If I remove my four final printf statements, the totals become what I want them to...but I don't understand how the printfs cause the values to change.

The only explanation I can come up with is that the inclusion of the printfs actually for some reason cause the while to be looped one final [unwanted] time???

EDIT: I'm 27 and work full time; this is not a homework assignment and I am not a student. (I'm teaching myself via some reading materials and online resources)
Just didn't want any miscommunication since school is starting back up and homework assignments aren't allowed on the forums.

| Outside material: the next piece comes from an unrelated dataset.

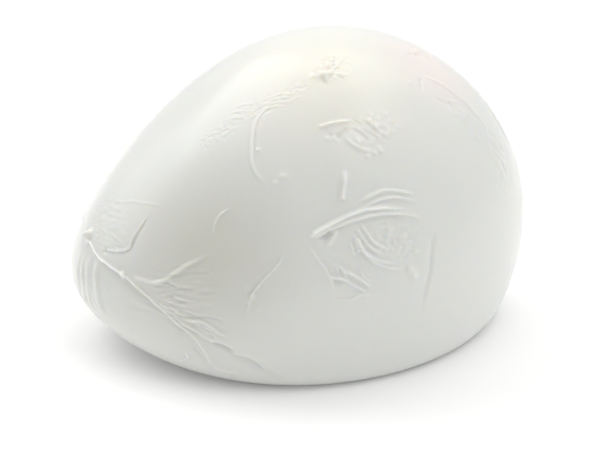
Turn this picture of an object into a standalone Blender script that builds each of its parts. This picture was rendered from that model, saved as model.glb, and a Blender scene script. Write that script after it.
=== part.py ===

• Its a simple issue with your loop condition: ` while (doubles <= 100){`. When doubles reaches 100, it proceeds to loop for a final time. Simply compare to < 100 and it will give you the final results of 50, 100 and 150.

• Originally Posted by Fou-Lu
Its a simple issue with your loop condition: ` while (doubles <= 100){`. When doubles reaches 100, it proceeds to loop for a final time. Simply compare to < 100 and it will give you the final results of 50, 100 and 150.
Although I understand what you're saying, Im still unsure because if the four printf statements are taken away, i get 50,100,150.

So what Im saying is when doubles reaches 100 and those four printf statements at the bottom are taken out of the program, the loop does NOT execute that one last time.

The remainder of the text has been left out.